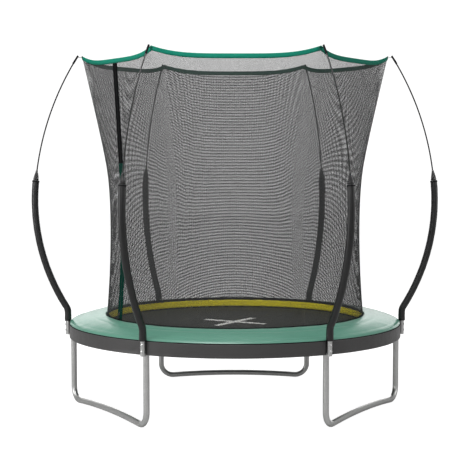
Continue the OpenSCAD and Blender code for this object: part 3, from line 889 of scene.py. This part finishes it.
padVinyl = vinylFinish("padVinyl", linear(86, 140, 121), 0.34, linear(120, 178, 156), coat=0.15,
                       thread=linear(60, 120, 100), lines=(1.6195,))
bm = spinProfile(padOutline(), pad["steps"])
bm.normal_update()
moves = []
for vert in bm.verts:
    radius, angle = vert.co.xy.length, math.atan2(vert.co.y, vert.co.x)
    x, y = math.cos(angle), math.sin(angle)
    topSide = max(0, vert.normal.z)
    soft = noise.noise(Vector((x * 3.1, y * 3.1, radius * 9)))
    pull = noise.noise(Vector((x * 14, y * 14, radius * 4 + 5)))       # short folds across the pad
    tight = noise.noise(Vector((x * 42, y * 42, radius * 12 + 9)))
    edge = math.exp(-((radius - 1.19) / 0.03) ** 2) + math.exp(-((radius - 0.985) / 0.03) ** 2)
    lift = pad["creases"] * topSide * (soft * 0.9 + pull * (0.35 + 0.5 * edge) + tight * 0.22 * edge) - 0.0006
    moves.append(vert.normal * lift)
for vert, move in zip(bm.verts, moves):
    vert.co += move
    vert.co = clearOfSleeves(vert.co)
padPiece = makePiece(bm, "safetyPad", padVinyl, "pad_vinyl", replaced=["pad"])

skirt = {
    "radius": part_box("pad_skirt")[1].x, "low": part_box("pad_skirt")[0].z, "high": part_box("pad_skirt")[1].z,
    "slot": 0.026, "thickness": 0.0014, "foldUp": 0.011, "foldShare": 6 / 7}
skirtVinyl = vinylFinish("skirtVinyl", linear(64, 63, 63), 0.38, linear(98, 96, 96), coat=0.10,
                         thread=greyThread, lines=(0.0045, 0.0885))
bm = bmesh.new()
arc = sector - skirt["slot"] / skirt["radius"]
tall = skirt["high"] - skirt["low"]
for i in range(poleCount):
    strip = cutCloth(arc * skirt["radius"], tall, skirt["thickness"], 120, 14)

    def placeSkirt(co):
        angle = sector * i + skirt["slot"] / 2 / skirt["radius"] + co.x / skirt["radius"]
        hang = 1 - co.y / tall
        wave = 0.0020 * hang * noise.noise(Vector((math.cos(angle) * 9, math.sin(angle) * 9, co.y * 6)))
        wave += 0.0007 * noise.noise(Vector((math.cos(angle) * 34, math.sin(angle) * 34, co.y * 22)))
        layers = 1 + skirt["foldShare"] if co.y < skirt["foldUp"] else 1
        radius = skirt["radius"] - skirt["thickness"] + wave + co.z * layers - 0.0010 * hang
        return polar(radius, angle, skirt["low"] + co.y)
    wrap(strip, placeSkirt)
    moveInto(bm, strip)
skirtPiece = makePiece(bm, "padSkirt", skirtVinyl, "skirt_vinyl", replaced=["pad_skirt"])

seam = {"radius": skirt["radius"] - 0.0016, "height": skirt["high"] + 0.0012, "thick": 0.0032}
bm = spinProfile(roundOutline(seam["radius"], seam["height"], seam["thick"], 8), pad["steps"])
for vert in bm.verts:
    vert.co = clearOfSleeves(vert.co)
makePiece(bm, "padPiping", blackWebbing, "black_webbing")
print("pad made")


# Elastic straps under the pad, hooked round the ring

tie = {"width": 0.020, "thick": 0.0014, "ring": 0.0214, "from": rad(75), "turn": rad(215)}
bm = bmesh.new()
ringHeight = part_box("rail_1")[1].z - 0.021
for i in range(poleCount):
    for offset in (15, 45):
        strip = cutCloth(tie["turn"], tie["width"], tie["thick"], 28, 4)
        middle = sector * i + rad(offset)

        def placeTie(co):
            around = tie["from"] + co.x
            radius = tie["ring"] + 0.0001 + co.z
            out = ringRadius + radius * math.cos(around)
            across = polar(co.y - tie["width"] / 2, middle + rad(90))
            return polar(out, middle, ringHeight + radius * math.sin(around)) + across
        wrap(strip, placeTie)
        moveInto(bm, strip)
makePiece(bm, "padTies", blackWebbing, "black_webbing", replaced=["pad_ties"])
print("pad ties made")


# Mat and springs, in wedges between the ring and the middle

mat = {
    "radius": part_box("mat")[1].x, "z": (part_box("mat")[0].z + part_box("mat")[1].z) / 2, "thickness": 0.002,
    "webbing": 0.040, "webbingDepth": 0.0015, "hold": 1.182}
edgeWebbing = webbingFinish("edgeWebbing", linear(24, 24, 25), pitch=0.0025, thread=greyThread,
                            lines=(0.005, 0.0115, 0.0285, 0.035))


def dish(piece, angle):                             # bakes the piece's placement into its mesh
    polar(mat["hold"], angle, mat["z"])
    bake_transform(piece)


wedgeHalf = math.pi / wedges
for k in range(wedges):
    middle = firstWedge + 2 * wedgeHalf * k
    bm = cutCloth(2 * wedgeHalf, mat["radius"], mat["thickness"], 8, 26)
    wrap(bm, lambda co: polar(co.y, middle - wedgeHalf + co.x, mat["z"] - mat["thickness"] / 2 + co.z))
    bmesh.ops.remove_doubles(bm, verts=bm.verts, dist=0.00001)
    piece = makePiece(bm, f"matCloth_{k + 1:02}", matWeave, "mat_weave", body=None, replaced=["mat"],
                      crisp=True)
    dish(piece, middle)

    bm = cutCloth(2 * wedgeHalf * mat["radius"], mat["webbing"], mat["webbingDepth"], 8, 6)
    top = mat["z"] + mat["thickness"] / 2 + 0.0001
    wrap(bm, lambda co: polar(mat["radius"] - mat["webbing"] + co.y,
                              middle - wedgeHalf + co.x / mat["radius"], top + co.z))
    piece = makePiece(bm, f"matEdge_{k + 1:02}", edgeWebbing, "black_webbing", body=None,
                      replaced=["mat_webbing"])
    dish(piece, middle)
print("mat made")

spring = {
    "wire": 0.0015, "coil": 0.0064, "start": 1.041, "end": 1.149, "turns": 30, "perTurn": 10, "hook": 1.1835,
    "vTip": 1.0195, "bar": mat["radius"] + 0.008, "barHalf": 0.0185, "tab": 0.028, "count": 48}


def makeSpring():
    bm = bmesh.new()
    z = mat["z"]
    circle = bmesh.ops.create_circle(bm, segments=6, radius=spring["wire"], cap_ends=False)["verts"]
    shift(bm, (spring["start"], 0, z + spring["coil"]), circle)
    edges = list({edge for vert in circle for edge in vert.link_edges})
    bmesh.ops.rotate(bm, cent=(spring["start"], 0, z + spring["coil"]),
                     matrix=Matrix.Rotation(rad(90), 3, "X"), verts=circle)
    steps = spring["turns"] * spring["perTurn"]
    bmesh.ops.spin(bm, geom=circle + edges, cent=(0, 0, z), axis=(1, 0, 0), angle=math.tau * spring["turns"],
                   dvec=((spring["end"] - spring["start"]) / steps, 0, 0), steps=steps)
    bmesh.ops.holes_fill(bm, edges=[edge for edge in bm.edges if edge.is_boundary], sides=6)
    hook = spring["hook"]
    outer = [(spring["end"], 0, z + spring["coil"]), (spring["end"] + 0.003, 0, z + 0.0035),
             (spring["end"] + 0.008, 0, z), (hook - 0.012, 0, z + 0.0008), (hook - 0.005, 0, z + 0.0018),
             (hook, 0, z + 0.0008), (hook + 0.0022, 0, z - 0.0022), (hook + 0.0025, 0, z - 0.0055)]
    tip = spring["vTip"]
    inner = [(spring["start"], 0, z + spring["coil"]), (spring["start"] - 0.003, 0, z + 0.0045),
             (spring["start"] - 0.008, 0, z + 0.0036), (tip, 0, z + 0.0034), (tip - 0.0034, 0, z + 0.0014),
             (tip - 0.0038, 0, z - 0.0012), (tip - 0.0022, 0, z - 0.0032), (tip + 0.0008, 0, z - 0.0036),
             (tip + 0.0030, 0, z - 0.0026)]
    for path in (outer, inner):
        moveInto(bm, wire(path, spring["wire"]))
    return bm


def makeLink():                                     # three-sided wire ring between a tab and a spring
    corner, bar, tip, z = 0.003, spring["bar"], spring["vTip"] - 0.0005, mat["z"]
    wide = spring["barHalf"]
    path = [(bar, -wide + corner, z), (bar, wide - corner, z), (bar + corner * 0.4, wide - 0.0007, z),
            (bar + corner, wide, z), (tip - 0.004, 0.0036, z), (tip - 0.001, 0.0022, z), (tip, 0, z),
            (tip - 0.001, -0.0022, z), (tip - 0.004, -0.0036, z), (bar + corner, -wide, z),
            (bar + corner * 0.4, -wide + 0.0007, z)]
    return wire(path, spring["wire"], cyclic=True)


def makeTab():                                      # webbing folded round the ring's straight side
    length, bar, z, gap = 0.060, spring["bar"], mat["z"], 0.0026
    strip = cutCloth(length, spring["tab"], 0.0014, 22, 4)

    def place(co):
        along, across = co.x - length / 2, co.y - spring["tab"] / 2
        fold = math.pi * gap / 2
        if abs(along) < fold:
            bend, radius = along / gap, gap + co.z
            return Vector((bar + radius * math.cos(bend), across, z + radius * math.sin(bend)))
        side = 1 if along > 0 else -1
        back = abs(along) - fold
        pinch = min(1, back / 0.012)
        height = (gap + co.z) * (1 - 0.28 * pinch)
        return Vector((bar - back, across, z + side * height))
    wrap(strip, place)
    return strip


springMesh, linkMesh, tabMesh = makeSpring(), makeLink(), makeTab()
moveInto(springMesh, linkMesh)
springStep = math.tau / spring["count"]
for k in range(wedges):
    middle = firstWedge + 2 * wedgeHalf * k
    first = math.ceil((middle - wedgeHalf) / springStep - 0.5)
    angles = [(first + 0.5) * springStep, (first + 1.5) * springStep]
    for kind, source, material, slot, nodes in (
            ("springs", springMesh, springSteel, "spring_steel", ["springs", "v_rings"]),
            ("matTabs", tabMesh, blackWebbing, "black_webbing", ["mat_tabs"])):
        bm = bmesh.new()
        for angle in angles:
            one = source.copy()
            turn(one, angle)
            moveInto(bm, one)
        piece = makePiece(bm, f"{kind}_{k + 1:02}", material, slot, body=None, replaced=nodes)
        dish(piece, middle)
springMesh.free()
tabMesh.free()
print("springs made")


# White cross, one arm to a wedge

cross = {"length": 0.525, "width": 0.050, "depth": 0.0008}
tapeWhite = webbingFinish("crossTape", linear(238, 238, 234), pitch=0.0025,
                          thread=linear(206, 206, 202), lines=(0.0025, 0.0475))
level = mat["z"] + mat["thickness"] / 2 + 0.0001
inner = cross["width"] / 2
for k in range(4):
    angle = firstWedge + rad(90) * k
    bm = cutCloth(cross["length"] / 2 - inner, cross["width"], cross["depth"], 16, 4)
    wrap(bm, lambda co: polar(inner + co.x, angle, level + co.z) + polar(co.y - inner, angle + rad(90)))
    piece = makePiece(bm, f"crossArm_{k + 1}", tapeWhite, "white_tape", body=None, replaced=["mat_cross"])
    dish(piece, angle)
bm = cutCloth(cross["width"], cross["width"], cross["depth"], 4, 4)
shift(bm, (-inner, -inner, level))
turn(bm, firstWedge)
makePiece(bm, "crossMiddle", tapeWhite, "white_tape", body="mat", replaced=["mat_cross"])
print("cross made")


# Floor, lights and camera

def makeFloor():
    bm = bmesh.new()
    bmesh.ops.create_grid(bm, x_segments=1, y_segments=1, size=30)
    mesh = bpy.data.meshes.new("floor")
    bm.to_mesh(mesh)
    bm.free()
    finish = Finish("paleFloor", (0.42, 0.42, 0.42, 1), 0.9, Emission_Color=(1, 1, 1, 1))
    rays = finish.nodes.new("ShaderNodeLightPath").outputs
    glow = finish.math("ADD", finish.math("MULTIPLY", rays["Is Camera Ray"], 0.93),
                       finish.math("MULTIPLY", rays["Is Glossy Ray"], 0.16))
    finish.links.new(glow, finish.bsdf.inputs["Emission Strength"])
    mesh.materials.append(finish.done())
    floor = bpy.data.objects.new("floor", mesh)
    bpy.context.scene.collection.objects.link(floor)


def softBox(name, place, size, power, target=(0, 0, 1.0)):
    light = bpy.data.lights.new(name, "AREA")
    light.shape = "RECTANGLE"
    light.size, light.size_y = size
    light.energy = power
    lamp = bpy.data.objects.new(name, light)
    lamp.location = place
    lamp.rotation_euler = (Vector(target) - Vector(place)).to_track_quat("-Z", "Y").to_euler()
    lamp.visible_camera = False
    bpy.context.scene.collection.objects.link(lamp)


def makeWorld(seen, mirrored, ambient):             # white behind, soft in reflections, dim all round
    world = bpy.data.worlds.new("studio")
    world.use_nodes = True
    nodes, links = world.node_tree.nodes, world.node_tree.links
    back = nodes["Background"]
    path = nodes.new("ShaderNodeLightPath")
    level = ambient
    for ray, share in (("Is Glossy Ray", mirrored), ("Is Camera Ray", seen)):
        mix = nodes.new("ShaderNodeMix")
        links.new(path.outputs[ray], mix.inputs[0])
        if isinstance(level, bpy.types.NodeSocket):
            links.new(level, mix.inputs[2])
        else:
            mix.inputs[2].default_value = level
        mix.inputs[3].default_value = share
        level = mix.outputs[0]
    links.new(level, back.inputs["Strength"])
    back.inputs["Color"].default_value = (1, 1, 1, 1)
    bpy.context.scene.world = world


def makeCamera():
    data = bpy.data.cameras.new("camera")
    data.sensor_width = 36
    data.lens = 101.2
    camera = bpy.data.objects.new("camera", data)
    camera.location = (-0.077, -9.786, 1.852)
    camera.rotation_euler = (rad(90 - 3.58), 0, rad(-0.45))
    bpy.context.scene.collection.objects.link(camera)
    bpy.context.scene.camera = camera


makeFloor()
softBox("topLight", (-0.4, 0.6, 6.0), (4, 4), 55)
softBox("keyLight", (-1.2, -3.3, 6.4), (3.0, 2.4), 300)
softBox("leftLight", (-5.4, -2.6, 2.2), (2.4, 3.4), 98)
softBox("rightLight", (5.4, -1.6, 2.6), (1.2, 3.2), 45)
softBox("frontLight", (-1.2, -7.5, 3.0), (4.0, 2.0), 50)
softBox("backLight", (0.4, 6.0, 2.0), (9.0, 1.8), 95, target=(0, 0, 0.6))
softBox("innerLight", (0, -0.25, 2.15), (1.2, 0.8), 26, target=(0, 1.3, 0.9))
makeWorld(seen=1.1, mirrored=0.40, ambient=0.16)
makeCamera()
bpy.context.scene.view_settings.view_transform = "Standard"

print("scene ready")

---

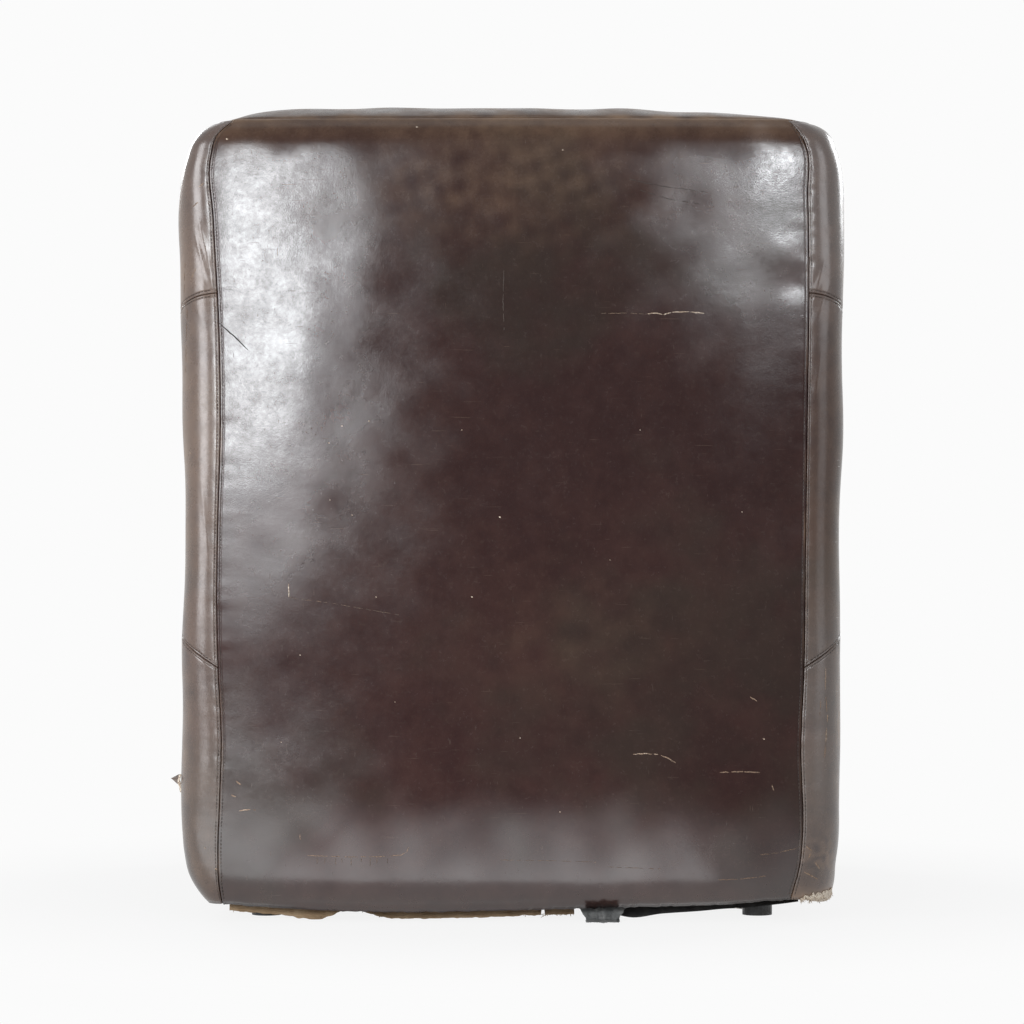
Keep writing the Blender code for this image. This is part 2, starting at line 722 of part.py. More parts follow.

• TASK INSTRUCTIONS: Identify all lines where the word "This" shows up. Copy them.

• WRITTEN REPLY:
Continue the OpenSCAD and Blender code for this object: part 3, from line 889 of scene.py. This part finishes it.
Keep writing the Blender code for this image. This is part 2, starting at line 722 of part.py. More parts follow.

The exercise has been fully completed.